Bain’s Global Private Equity Report, for instance, finds individual investors control approximately 50% of the US$295tn in global AUM, yet account for only 16% of AUM managed by alternative investment managers. However, 53% plan to raise their allocations to the alternatives sector over the next three years.
There is clear mutual benefit for both managers and investors here – on the one hand, many private asset managers are needing to diversify their investor base away from their traditional reliance on large institutional investors; on the other, there is a growing desire amongst family offices and high-net worth investors to increase their allocations to private market assets.
There are challenges to this. Accessing alternatives can be opaque, cumbersome and costly. In addition, there is a reliance on advisors and relationships to source deals, and there can be challenging minimum investment levels for private and family office investors.
Thankfully, diversification is manifesting across the sector in other ways too, to help address these issues and move the dial further.
Structures and products
Acceleration in the creation of new products and adoption of new structures is enabling managers to cast their net wider.
At a structuring level, there is significant evidence of a move over recent years from standard fund vehicles towards more innovative non-traditional entities, including corporate structures. This looks to be a long-term change in investment structuring in which managers have a different range of options available for investors, depending on what they are looking for. The days of relying upon traditional collective investment funds, for many managers, may be over.

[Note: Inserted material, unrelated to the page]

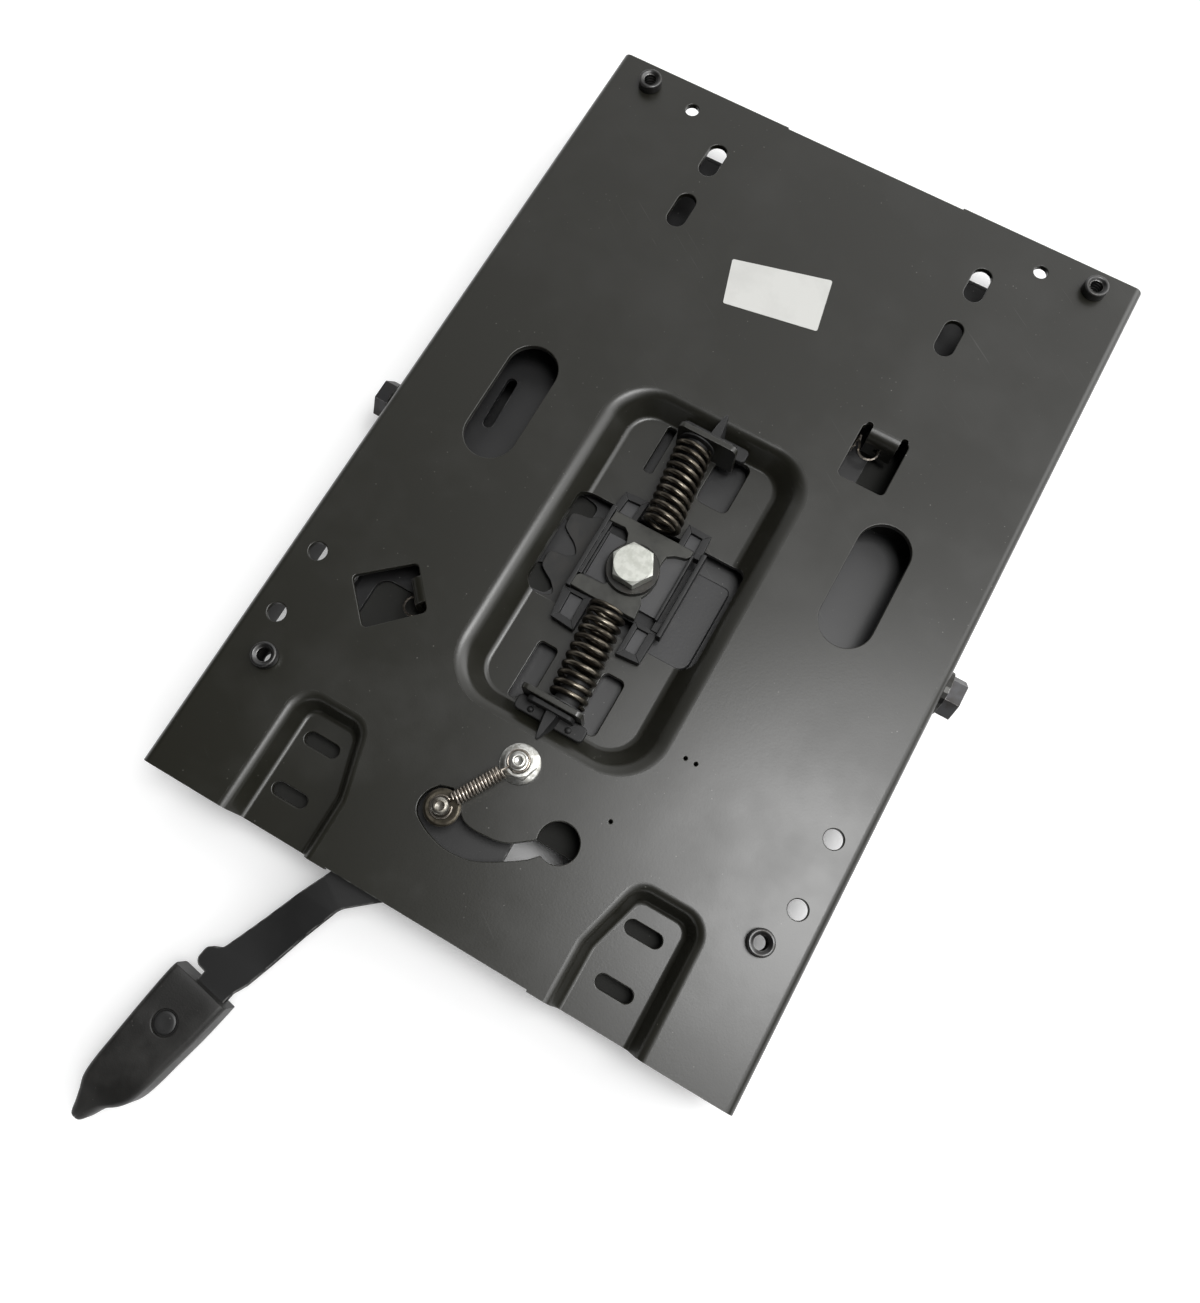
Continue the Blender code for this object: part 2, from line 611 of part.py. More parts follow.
def build_side_bolts(bolt_material, washer_material, nut_material):
    for side, word in ((1, "right"), (-1, "left")):
        face = PLATE_HALF_WIDTH
        z = SIDE_BOLT_Z
        y = SIDE_BOLT_Y

        def hex_x(bm, x0, x1, across):
            outline = hexagon(y, z, across)
            loft(bm, [[(side * x0, a, b) for a, b in outline], [(side * x1, a, b) for a, b in outline]])

        bm = bmesh.new()
        hex_x(bm, face + 2.9, face + 9.4, 16.4)
        bolt = raw_object("side_bolt_%s" % word, bm)
        bm = bmesh.new()
        turned(bm, [(side * (PLATE_INSIDE - 9.4), SIDE_BOLT_RADIUS), (side * (face + 5.0), SIDE_BOLT_RADIUS)],
               (0.0, y, z), "x", 20)
        combine(bolt, raw_object("shank", bm), "UNION")
        finish(bolt, bolt_material)

        bm = bmesh.new()
        turned(bm, [(side * (face + GAP), 10.2), (side * (face + 2.6), 10.2)], (0.0, y, z), "x", 24)
        washer = raw_object("side_washer_%s" % word, bm)
        bm = bmesh.new()
        turned(bm, [(side * (face - 5), SIDE_BORE), (side * (face + 9), SIDE_BORE)], (0.0, y, z), "x", 20)
        combine(washer, raw_object("bore", bm), "DIFFERENCE")
        finish(washer, washer_material)

        bm = bmesh.new()
        hex_x(bm, PLATE_INSIDE - GAP - SIDE_NUT_HEIGHT, PLATE_INSIDE - GAP, 16.0)
        nut = raw_object("side_nut_%s" % word, bm)
        bm = bmesh.new()
        turned(bm, [(side * (face - 18), SIDE_BORE), (side * (face + 3), SIDE_BORE)], (0.0, y, z), "x", 20)
        combine(nut, raw_object("bore", bm), "DIFFERENCE")
        finish(nut, nut_material)


def build_lower_frame(material):
    """A down-flanged plate with turned-in feet."""
    w = FRAME_HALF_WIDTH
    t = FRAME_THICKNESS
    corners = [(w, 0.0), (w, FRAME_TOP), (-w, FRAME_TOP), (-w, 0.0),
               (-w + FOOT_WIDTH, 0.0), (-w + FOOT_WIDTH, t), (-w + t, t), (-w + t, FRAME_TOP - t),
               (w - t, FRAME_TOP - t), (w - t, t), (w - FOOT_WIDTH, t), (w - FOOT_WIDTH, 0.0)]
    radii = [3, 4, 4, 3, 0, 0, 0.6, 1.5, 1.5, 0.6, 0, 0]
    bm = bmesh.new()
    extrude_y(bm, round_corners(corners, radii, 3), FRAME_FRONT, FRAME_REAR)
    frame = raw_object("lower_frame", bm)

    bm = bmesh.new()
    z0 = FRAME_TOP - 8.0
    z1 = FRAME_TOP + 7.0
    rear = FRAME_REAR - 62.0
    centre = (0.0, ISOLATOR_Y)
    prism(bm, circle(ISOLATOR_X, ISOLATOR_Y, CENTRE_BORE + 0.1, 20), z0, z1)
    notch_rear = PIVOT[1] + 25.0
    prism(bm, round_corners([(PIVOT[0] - 13.0, FRAME_FRONT - 8.0), (PIVOT[0] + 13.5, FRAME_FRONT - 8.0),
                             (PIVOT[0] + 13.5, notch_rear), (PIVOT[0] - 13.0, notch_rear)],
                            [0, 0, 6, 6], 4), z0, z1)
    prism(bm, obround(13.5 - w, ISOLATOR_Y + 36.0, 12.5 - w, ISOLATOR_Y + 59.0, 2.6, 6), z0, z1)
    prism(bm, round_corners([(w - 48.0, WINDOW_FRONT - 7.5), (w - 22.0, WINDOW_FRONT - 7.5),
                             (w - 22.0, WINDOW_REAR + 16.5), (w - 48.0, WINDOW_REAR + 16.5)], 6.0, 4), z0, z1)
    prism(bm, round_corners([(11.0 - w, ISOLATOR_Y - 96.0), (40.0 - w, ISOLATOR_Y - 96.0),
                             (40.0 - w, ISOLATOR_Y - 52.0), (11.0 - w, ISOLATOR_Y - 52.0)], 6.0, 4), z0, z1)
    for corners in ([(-45.0, 11.0), (-33.0, 13.0), (-32.0, 25.0), (-45.0, 27.0)],
                    [(-45.0, -24.0), (-31.0, -23.0), (-33.0, -13.0), (-45.0, -9.0)]):
        prism(bm, round_corners(around(centre, corners), 4.0, 4), z0, z1)
    prism(bm, obround(72.0 - w, rear, w - 72.0, rear, 16.0, 8), z0, z1)
    for side in (1, -1):
        x = side * (w - 11.0)
        for y in (FRAME_FRONT + 27.0, FRAME_REAR - 32.0):
            prism(bm, obround(x, y - 4.0, x, y + 4.0, 4.3, 6), -5, 5)
    combine(frame, raw_object("openings", bm), "DIFFERENCE")
    return finish(frame, material, 35)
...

In addition to standard pooled funds, many managers also now offer investors managed accounts, co-investments, funds of one and various other hybrid fund structures. With fees relating to managed accounts having come down considerably in recent years, it is estimated that up to three-quarters of financial advisors in the US could be using managed accounts in the coming years, according to research from Investment Trends and SPDR. Some private equity managers have also diversified into open-ended (3)(c) funds.

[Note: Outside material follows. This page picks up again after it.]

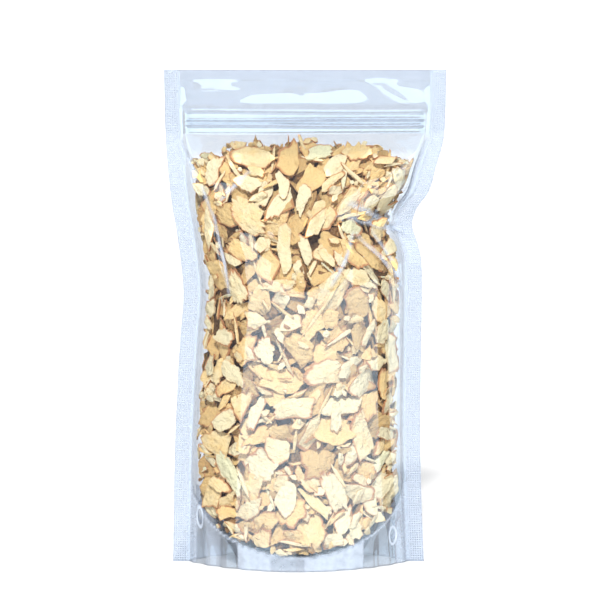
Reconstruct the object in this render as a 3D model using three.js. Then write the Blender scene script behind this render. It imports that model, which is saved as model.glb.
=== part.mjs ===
// A sealed clear stand-up pouch packed with slices of dried horseradish root.
// Units are millimetres and +Z is up. The pouch stands on its base, with the origin at the
// centre of the base. -Y is the front and +X is to the right of someone who faces it.
import * as THREE from "three";

// Driving dimensions of the pouch
const POUCH_HEIGHT = 230;
const SIDE_SEAL = 8.4; // width of each heat-sealed side band
const TOP_SEAL = 5;
const FREE_HALF = 57; // half the film's width between the side seals, measured along the film
const FILM = 0.4; // thickness the film is modelled at
const SEAL_OFFSET = 0.35; // from the mid-plane to the middle of either film in a seal

// The side edges seen from the front, as [height, x]. The load pulls them in below the zip, and
// the right edge has a sharp nip where its seal has buckled.
const LEFT_EDGE = [
  [0, -62.1], [51, -61], [88, -59.3], [106, -58.1], [128, -56.6], [156, -59.6],
  [170, -62], [199, -64.4], [POUCH_HEIGHT, -65],
];
const RIGHT_EDGE = [
  [0, 55.8], [33, 54.4], [69, 53.7], [105, 54.1], [141, 54], [149, 52.4], [158, 49.7],
  [166, 51.9], [174, 57.3], [185, 60.4], [199, 64], [POUCH_HEIGHT, 65],
];
// The right edge as it would run without the nip. It sets how round the pouch is.
const RIGHT_TREND = [
  [0, 55.8], [33, 54.4], [69, 53.7], [105, 54.1], [128, 54.8], [156, 57.4], [174, 60.2],
  [199, 64], [POUCH_HEIGHT, 65],
];
const NIP_HEIGHT = 158;
const NIP_DEPTH = 4; // how far the buckled right seal is pushed back
const NIP_REACH = 10;
const SEAL_SHARE = 0.4; // share of the film's half width where a seal's waves die out

// The press-to-close zip and the header above it
const ZIP_HEIGHT = 205.8; // middle of the rib
const ZIP_LOW = 200.8;
const ZIP_HIGH = 210.6;
const ZIP_OFFSET = 1.95; // from the mid-plane to either film at the zip
const ZIP_END = 0.985; // share of the film's half width at which the strips end
const ZIP_CLEAR = 1.5; // from there to the strips' cut ends
const HEADER_OFFSET = 0.9; // the same in the header above
const HEADER_EASE = 4; // height over which the films change from one to the other
const HEADER_CLOSE = 3; // height over which they meet below the top seal
const BELLY_TOP = 200; // the load starts to part the films below this
const BELLY_EASE = 20; // height over which they part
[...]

In tandem, the rise of blockchain technology and tokenisation is further transforming the market. Blockchain in particular is increasingly providing a way into alternatives and private markets for high-net worth investors.
The application of tokenisation can help to break down existing barriers for investors – giving them improved liquidity, transparency and control over their allocations, but without the extra fees. This is particularly significant in high-value investments such as real estate, private equity and infrastructure. Real assets backed by blockchain technology can be securely traded, tracked and owned, and can greatly aid liquidity and transparency, whilst also substantially reducing minimum investment levels.

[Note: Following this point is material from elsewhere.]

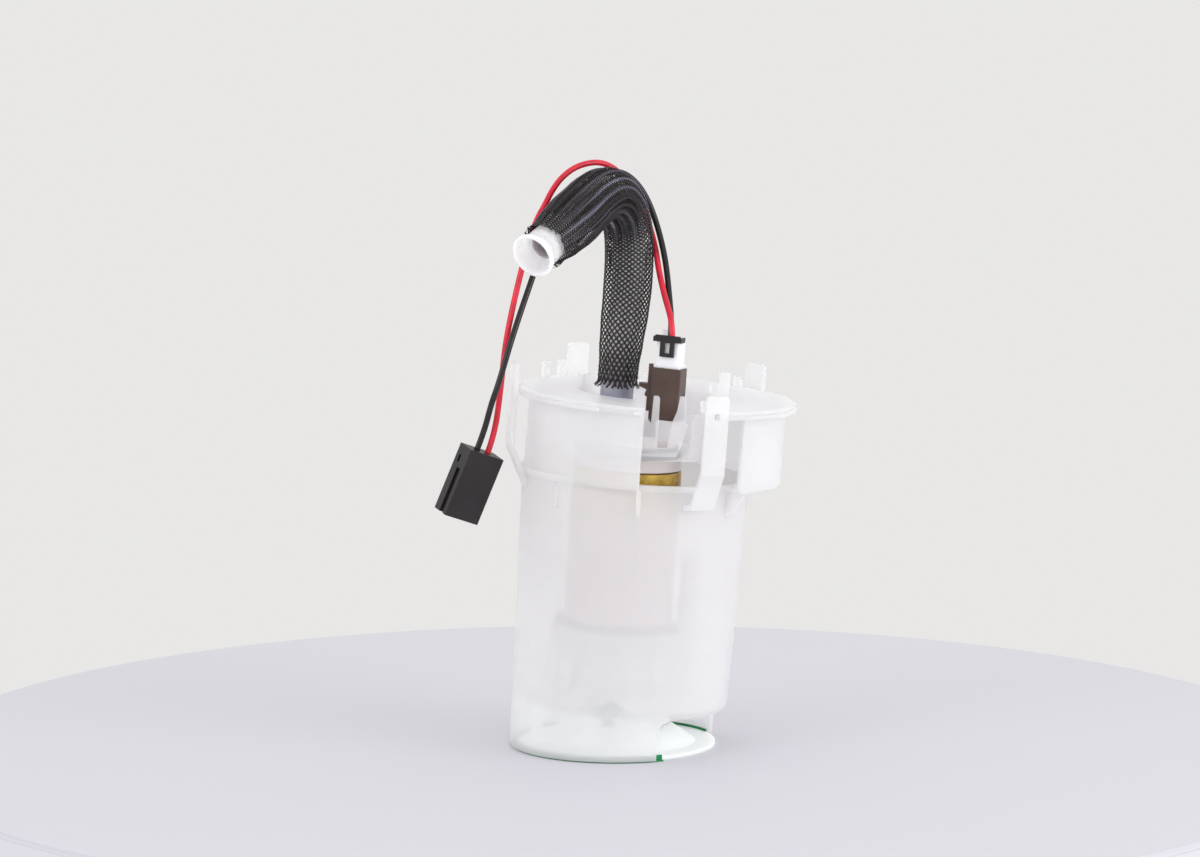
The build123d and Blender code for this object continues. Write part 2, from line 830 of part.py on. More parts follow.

In structuring terms, tokenisation can, dependent on the jurisdiction, be treated as corporate securitisation structures, rather than pure fund structures, reinforcing the trend in the move away from standard fund vehicles towards more innovative structuring frameworks.
There are still hurdles to overcome. Regulatory uncertainty is still perceived to be a major obstacle – according to EY Parthenon, 24% of high-net worth investors identify regulatory uncertainty as a significant challenge, for instance.
Nevertheless, tokenisation’s impact on the alternative and private markets stands to be transformative - total tokenised market capitalisation is forecast to reach around US$2 trillion by 2030 (McKinsey, 2024). At the same time, high-net worth investors anticipate allocating an average of 8.6% of their portfolios to tokenised assets by the end of 2026, and plan to allocate a greater portion of their portfolios to these assets than institutional investors do (EY Parthenon, 2023).
The potential for managers here is clear.
On the product front, meanwhile, strategy diversification is having an increasing influence. It is likely that the strategies that have led private capital markets in the past, such as private equity, will not be as dominant in future. Private credit and sustainable investing are projected to come much more to prominence than they have done to date, over the next few years.
Private credit assets are continuing to grow, having now surpassed the US$2 trillion mark, against a backdrop of higher rates and a slower private equity deal environment. The asset class is expanding into new areas, including a wide variety of asset-based financing structures.
Meanwhile, sustainable investment is booming - but what is happening is partly going undetected. This is because the private assets industry hasn’t yet got the right tools to measure what is going on. Sustainable investing is still too often wrapped up with ESG and retail mutual fund issues. Equally, much of the investment that is going into the renewable energy sector - a large part of sustainable investing - is being counted in the infrastructure category. The 2024 Natixis Private Assets Report, which surveyed 500 institutions worldwide, found that the sustainable sector is now the biggest opportunity in private markets, and it is likely that, as the sustainable sectors grow, each will become a recognised category in its own right. The renewable sector is often already categorised this way, and biodiversity/nature will likely become so too. Other sustainable sectors could well also follow.
Reconfigure
The major changes shaping the alternatives landscape suggest that, over the coming years, managers will be able to bring new products to market like never before, whilst investors will have a wider choice of strategies and structures available to them.
Diversification in investor audience, in structuring and in product offering are, although distinct and separate trends, coming together and intertwined, to reconfigure the alternatives environment.
This has clear ramifications for managers, who must ensure they are ahead of the curve in having the right tools, skills and strategy to seize the opportunities that this new era of alternatives can offer. Domiciles too will need to provide the certainty, digital environment and progressive regulatory frameworks managers require to meet investor needs.
Combined, these changes appear seismic. And – collectively - they are but, at the same time, at the mid-point of this decade, the outlook for alternatives has never looked more promising.
The trends shaping the sector mean that, over the coming years, intrepid managers will be able to bring new products to market like never before, giving private investors the wider choice of strategies and structures they crave - in so doing creating new capital growth opportunities, facilitating wealth creation, and driving change in ways that simply do not - currently - exist.